## Short task
Go through the records underneath and write each one out again exactly.
■ ■ ■ ■ ■
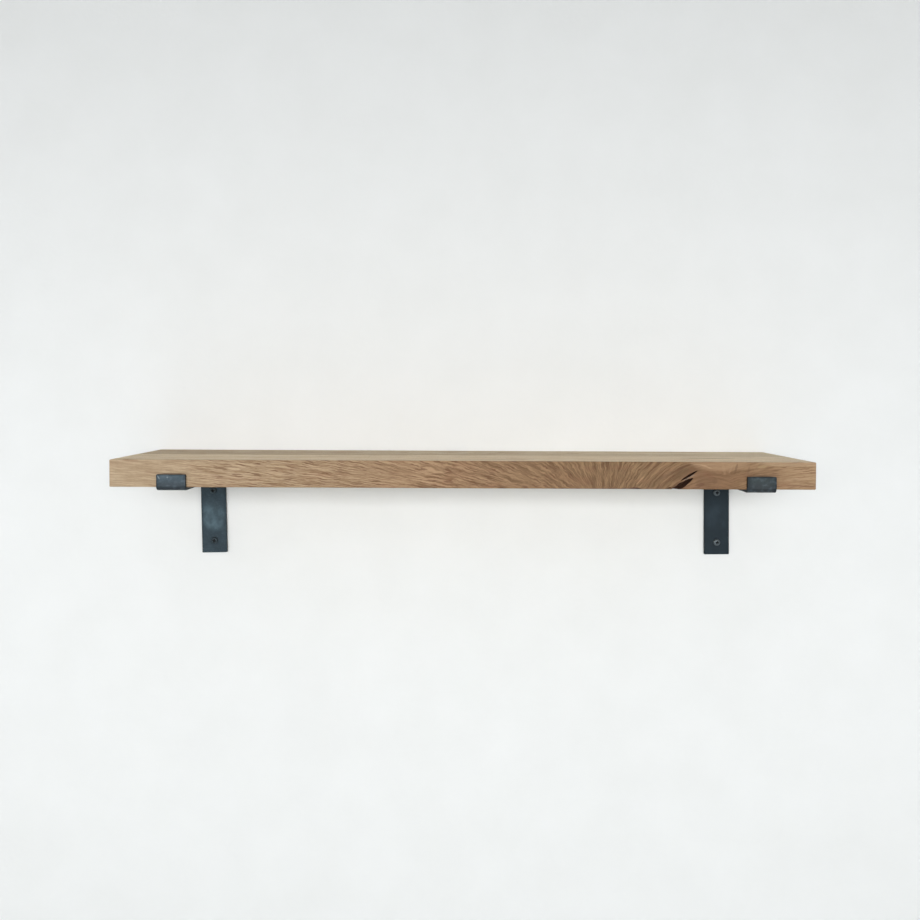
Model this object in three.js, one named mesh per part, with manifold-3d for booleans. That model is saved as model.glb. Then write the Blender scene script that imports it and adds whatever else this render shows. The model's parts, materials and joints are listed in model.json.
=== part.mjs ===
// A wall shelf: an oak board, glued up from two staves, that rests on two brackets bent from flat steel
// bar. Short screws hold the board down from below, and each bracket hangs on two screws in wall plugs.
//
// Millimetres. +X runs along the shelf to the right, +Y goes into the wall and +Z is up. The wall's
// surface is the plane y = 0. The origin is on the board's back face, halfway up its edge and halfway
// between the two brackets.

import * as THREE from "three";
import { mergeVertices } from "three/addons/utils/BufferGeometryUtils.js";
import Module from "manifold-3d";

const wasm = await Module();
wasm.setup();

// ---- Driving dimensions ----

const board = {
  length: 900,
  depth: 200,
  thickness: 35,
  centreX: -4.5, // the board sits a little to the left of the middle of its brackets
  arris: 1.5, // radius of the eased long edges
};

const bar = {
  width: 37,
  thickness: 4,
  bendInside: 2, // inner radius of both bends
};

const bracket = {
  spacing: 750, // between the two brackets' centres
  legDrop: 118, // from the board's underside down to the leg's lower end
  legLeans: { left: 1.3, right: 0.65 }, // degrees to the right: the bends are a little out of square
  lipRise: 16.5, // from the board's underside up to the lip's top edge
  lipGap: 0.5, // between the board's front face and the lip
  wallHoleDrops: [25.5, 100], // from the board's underside down to each hole in the leg
  wallHoleRadius: 3,
  armHoleDistances: [45, 155], // from the wall to each hole in the arm
  armHoleRadius: 2.4,
};

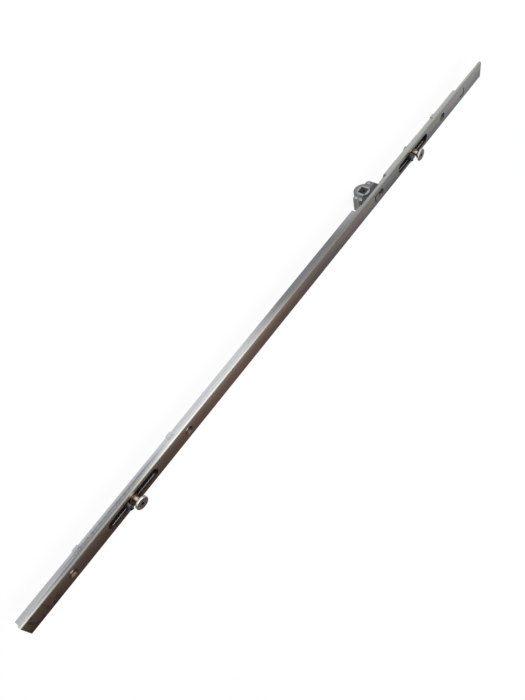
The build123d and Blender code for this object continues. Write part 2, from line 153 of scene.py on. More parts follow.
# The plate's other colours; a pair is mottled from its first to its second
FACE_STREAK = (0.56, 0.53, 0.49)
FACE_BLOTCH = (0.16, 0.14, 0.13)
NEAR_END_BROWN = (0.50, 0.33, 0.19)
NEAR_END_SMEAR = (0.13, 0.115, 0.115)
LEFT_EDGE_HIGHLIGHT = (0.43, 0.49, 0.49)
RIGHT_EDGE_SHADE = (0.13, 0.10, 0.085)
PLATE_SIDE_SHEEN = (0.72, 0.70, 0.65)
LANCE_EDGE_HIGHLIGHT = (0.60, 0.58, 0.55)
LANCE_GROOVE_SHADE = (0.03, 0.026, 0.026)
WALL_RUST = ((0.085, 0.045, 0.036), (0.19, 0.10, 0.06))
WALL_RUST_GLINT = ((0.07, 0.045, 0.03), (0.19, 0.105, 0.05))
WALL_IN_SHADE = (0.035, 0.033, 0.033)
WALL_FOOT_HIGHLIGHT = (0.46, 0.47, 0.49)

# The rod's and the guides' colours
ROD_GREYS = ((0.50, 0.51, 0.55), (0.54, 0.55, 0.58))
FAR_ROD_OLIVE = (0.55, 0.56, 0.49)
SCUFF_GREYS = ((0.13, 0.14, 0.15), (0.34, 0.36, 0.38))
GREASE_AND_SHADE_BLACKS = ((0.012, 0.012, 0.014), (0.035, 0.03, 0.03))
SCREW_SLOT_HIGHLIGHT = (0.93, 0.95, 0.92)

# The castings', rivets', hub's and cams' colours
CASTING_GREYS = ((0.14, 0.143, 0.146), (0.30, 0.305, 0.31))
CASTING_FLOW = (0.17, 0.165, 0.16)
CASTING_SHADE_BY_STRIP = (0.045, 0.045, 0.047)
NOSE_GREYS = ((0.26, 0.27, 0.29), (0.42, 0.43, 0.45))
NOSE_UPPER_DARKS = ((0.055, 0.058, 0.066), (0.12, 0.125, 0.14))
RIVET_GREYS = ((0.36, 0.36, 0.37), (0.24, 0.225, 0.21))
SINTERED_GREYS = ((0.12, 0.12, 0.12), (0.36, 0.36, 0.37))
SINTERED_OIL = (0.22, 0.19, 0.16)
CAM_GREYS = ((0.66, 0.63, 0.60), (0.46, 0.42, 0.38))
HEAD_GREYS = ((0.60, 0.55, 0.50), (0.45, 0.41, 0.37))
HEAD_RIM_HIGHLIGHT = (0.76, 0.75, 0.72)
FOOT_STAIN = ((0.12, 0.09, 0.06), (0.28, 0.17, 0.09))
SOCKET_SHADE = (0.03, 0.03, 0.03)


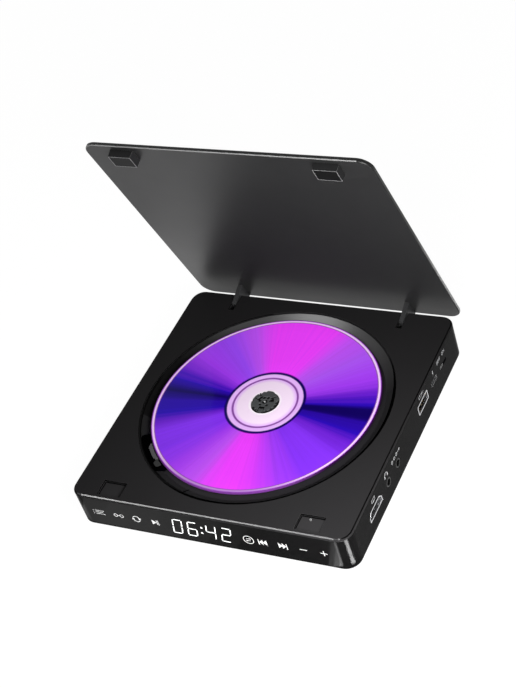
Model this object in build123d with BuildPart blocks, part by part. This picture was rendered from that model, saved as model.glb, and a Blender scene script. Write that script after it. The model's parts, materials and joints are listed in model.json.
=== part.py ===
from build123d import *
import os
from math import cos, radians, sin

# A portable disc player with a thin hinged lid over a round disc well.
# X runs to the right along the front, Y to the rear and Z up. The origin is the centre of
# the bottom cover's flat underside. Every length is in millimetres.

# Disc and its well
disc_x = 0.0
disc_radius = 60.0
disc_hole_radius = 7.5
disc_thickness = 1.2
disc_proud = 0.3
disc_edge = 0.15
well_gap = 6.65
well_fit = 0.1
well_step = 0.7
ledge_width = 0.65
well_depth = 3.7
cone_foot_gap = 1.2
well_floor = 1.5
well_flange_reach = 3.85
well_flange = 1.4
turntable_gap = 3.0
window_width = 27.0
window_border = 1.35
lug_reach = 3.0
lug_root = 1.3
lug_width = 7.0
lug_offset = -0.5
seam_angle = -105.8
seam_sweep = 0.36
seam_depth = 0.35

# Case, around the well
side_border = 9.65
front_border = 9.45
rear_border = 7.85
case_height = 20.6
corner_radius = 7.3
edge_chamfer = 0.98
wall = 2.2
panel_end = 2.0
deck_lip = 1.3
deck_thickness = 2.0
fit_gap = 0.15

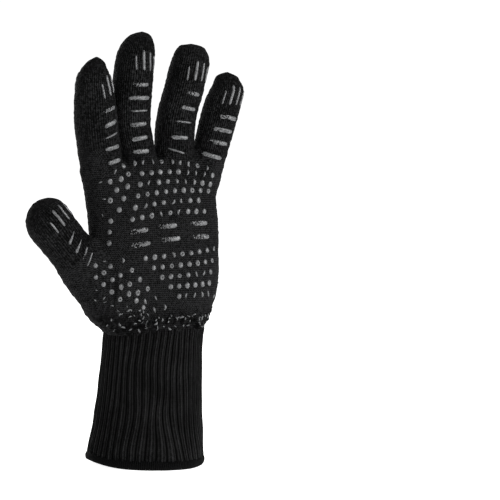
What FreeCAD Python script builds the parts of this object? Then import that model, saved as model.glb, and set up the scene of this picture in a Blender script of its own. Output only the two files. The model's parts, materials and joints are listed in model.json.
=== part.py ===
■ ■ ■ ■ ■
## Reply to the task
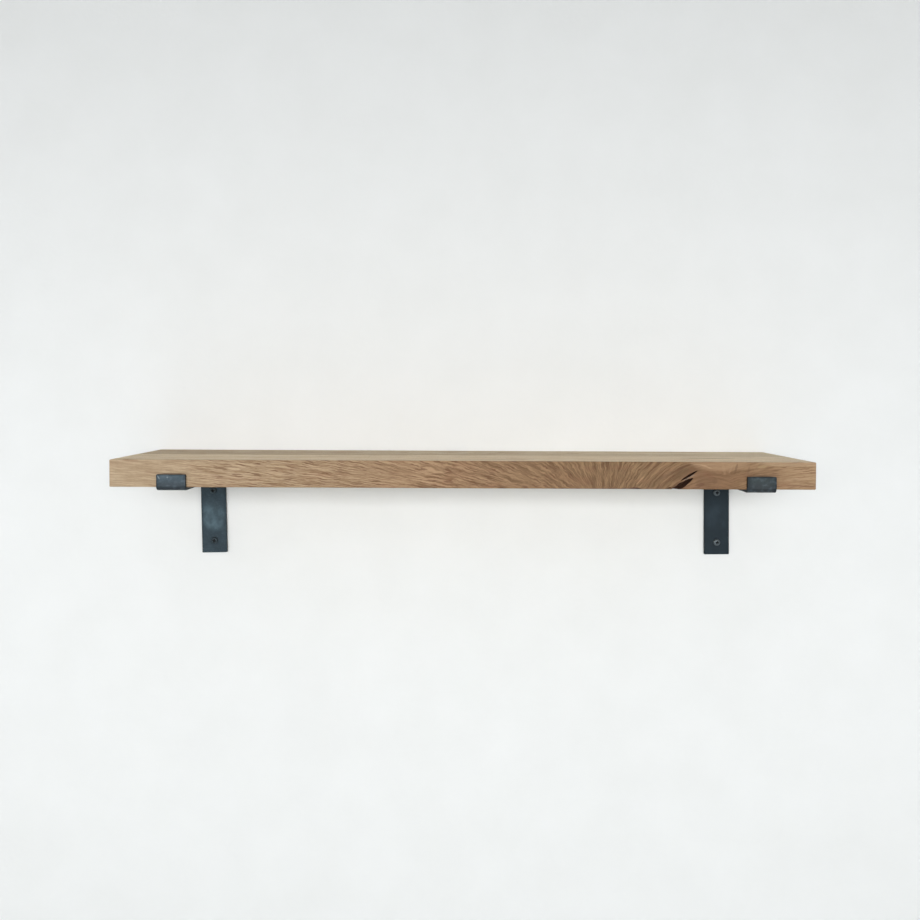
Model this object in three.js, one named mesh per part, with manifold-3d for booleans. That model is saved as model.glb. Then write the Blender scene script that imports it and adds whatever else this render shows. The model's parts, materials and joints are listed in model.json.
=== part.mjs ===
// A wall shelf: an oak board, glued up from two staves, that rests on two brackets bent from flat steel
// bar. Short screws hold the board down from below, and each bracket hangs on two screws in wall plugs.
//
// Millimetres. +X runs along the shelf to the right, +Y goes into the wall and +Z is up. The wall's
// surface is the plane y = 0. The origin is on the board's back face, halfway up its edge and halfway
// between the two brackets.

import * as THREE from "three";
import { mergeVertices } from "three/addons/utils/BufferGeometryUtils.js";
import Module from "manifold-3d";

const wasm = await Module();
wasm.setup();

// ---- Driving dimensions ----

const board = {
  length: 900,
  depth: 200,
  thickness: 35,
  centreX: -4.5, // the board sits a little to the left of the middle of its brackets
  arris: 1.5, // radius of the eased long edges
};

const bar = {
  width: 37,
  thickness: 4,
  bendInside: 2, // inner radius of both bends
};

const bracket = {
  spacing: 750, // between the two brackets' centres
  legDrop: 118, // from the board's underside down to the leg's lower end
  legLeans: { left: 1.3, right: 0.65 }, // degrees to the right: the bends are a little out of square
  lipRise: 16.5, // from the board's underside up to the lip's top edge
  lipGap: 0.5, // between the board's front face and the lip
  wallHoleDrops: [25.5, 100], // from the board's underside down to each hole in the leg
  wallHoleRadius: 3,
  armHoleDistances: [45, 155], // from the wall to each hole in the arm
  armHoleRadius: 2.4,
};

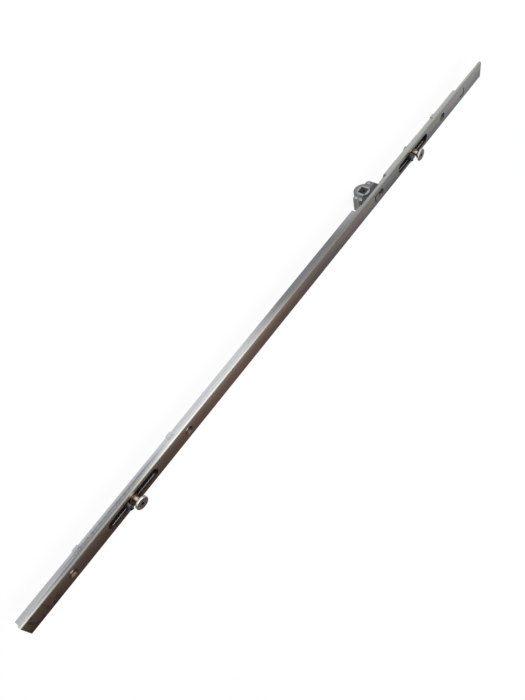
The build123d and Blender code for this object continues. Write part 2, from line 153 of scene.py on. More parts follow.
# The plate's other colours; a pair is mottled from its first to its second
FACE_STREAK = (0.56, 0.53, 0.49)
FACE_BLOTCH = (0.16, 0.14, 0.13)
NEAR_END_BROWN = (0.50, 0.33, 0.19)
NEAR_END_SMEAR = (0.13, 0.115, 0.115)
LEFT_EDGE_HIGHLIGHT = (0.43, 0.49, 0.49)
RIGHT_EDGE_SHADE = (0.13, 0.10, 0.085)
PLATE_SIDE_SHEEN = (0.72, 0.70, 0.65)
LANCE_EDGE_HIGHLIGHT = (0.60, 0.58, 0.55)
LANCE_GROOVE_SHADE = (0.03, 0.026, 0.026)
WALL_RUST = ((0.085, 0.045, 0.036), (0.19, 0.10, 0.06))
WALL_RUST_GLINT = ((0.07, 0.045, 0.03), (0.19, 0.105, 0.05))
WALL_IN_SHADE = (0.035, 0.033, 0.033)
WALL_FOOT_HIGHLIGHT = (0.46, 0.47, 0.49)

# The rod's and the guides' colours
ROD_GREYS = ((0.50, 0.51, 0.55), (0.54, 0.55, 0.58))
FAR_ROD_OLIVE = (0.55, 0.56, 0.49)
SCUFF_GREYS = ((0.13, 0.14, 0.15), (0.34, 0.36, 0.38))
GREASE_AND_SHADE_BLACKS = ((0.012, 0.012, 0.014), (0.035, 0.03, 0.03))
SCREW_SLOT_HIGHLIGHT = (0.93, 0.95, 0.92)

# The castings', rivets', hub's and cams' colours
CASTING_GREYS = ((0.14, 0.143, 0.146), (0.30, 0.305, 0.31))
CASTING_FLOW = (0.17, 0.165, 0.16)
CASTING_SHADE_BY_STRIP = (0.045, 0.045, 0.047)
NOSE_GREYS = ((0.26, 0.27, 0.29), (0.42, 0.43, 0.45))
NOSE_UPPER_DARKS = ((0.055, 0.058, 0.066), (0.12, 0.125, 0.14))
RIVET_GREYS = ((0.36, 0.36, 0.37), (0.24, 0.225, 0.21))
SINTERED_GREYS = ((0.12, 0.12, 0.12), (0.36, 0.36, 0.37))
SINTERED_OIL = (0.22, 0.19, 0.16)
CAM_GREYS = ((0.66, 0.63, 0.60), (0.46, 0.42, 0.38))
HEAD_GREYS = ((0.60, 0.55, 0.50), (0.45, 0.41, 0.37))
HEAD_RIM_HIGHLIGHT = (0.76, 0.75, 0.72)
FOOT_STAIN = ((0.12, 0.09, 0.06), (0.28, 0.17, 0.09))
SOCKET_SHADE = (0.03, 0.03, 0.03)


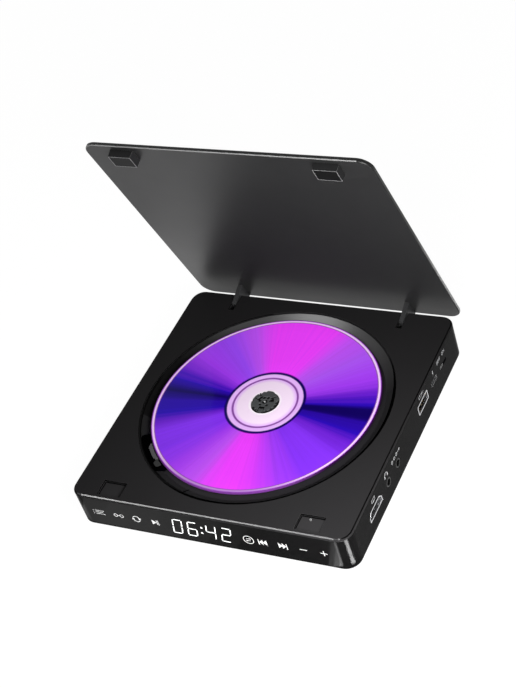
Model this object in build123d with BuildPart blocks, part by part. This picture was rendered from that model, saved as model.glb, and a Blender scene script. Write that script after it. The model's parts, materials and joints are listed in model.json.
=== part.py ===
from build123d import *
import os
from math import cos, radians, sin

# A portable disc player with a thin hinged lid over a round disc well.
# X runs to the right along the front, Y to the rear and Z up. The origin is the centre of
# the bottom cover's flat underside. Every length is in millimetres.

# Disc and its well
disc_x = 0.0
disc_radius = 60.0
disc_hole_radius = 7.5
disc_thickness = 1.2
disc_proud = 0.3
disc_edge = 0.15
well_gap = 6.65
well_fit = 0.1
well_step = 0.7
ledge_width = 0.65
well_depth = 3.7
cone_foot_gap = 1.2
well_floor = 1.5
well_flange_reach = 3.85
well_flange = 1.4
turntable_gap = 3.0
window_width = 27.0
window_border = 1.35
lug_reach = 3.0
lug_root = 1.3
lug_width = 7.0
lug_offset = -0.5
seam_angle = -105.8
seam_sweep = 0.36
seam_depth = 0.35

# Case, around the well
side_border = 9.65
front_border = 9.45
rear_border = 7.85
case_height = 20.6
corner_radius = 7.3
edge_chamfer = 0.98
wall = 2.2
panel_end = 2.0
deck_lip = 1.3
deck_thickness = 2.0
fit_gap = 0.15

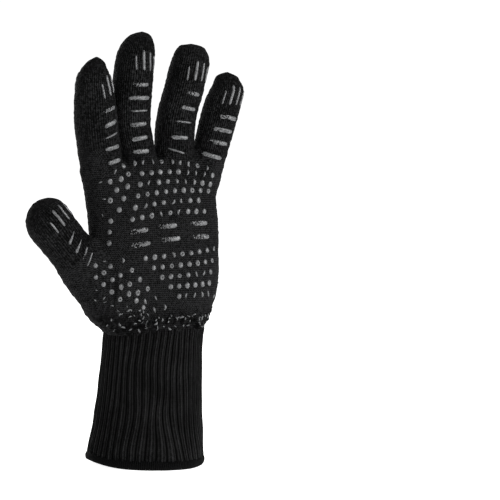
What FreeCAD Python script builds the parts of this object? Then import that model, saved as model.glb, and set up the scene of this picture in a Blender script of its own. Output only the two files. The model's parts, materials and joints are listed in model.json.
=== part.py ===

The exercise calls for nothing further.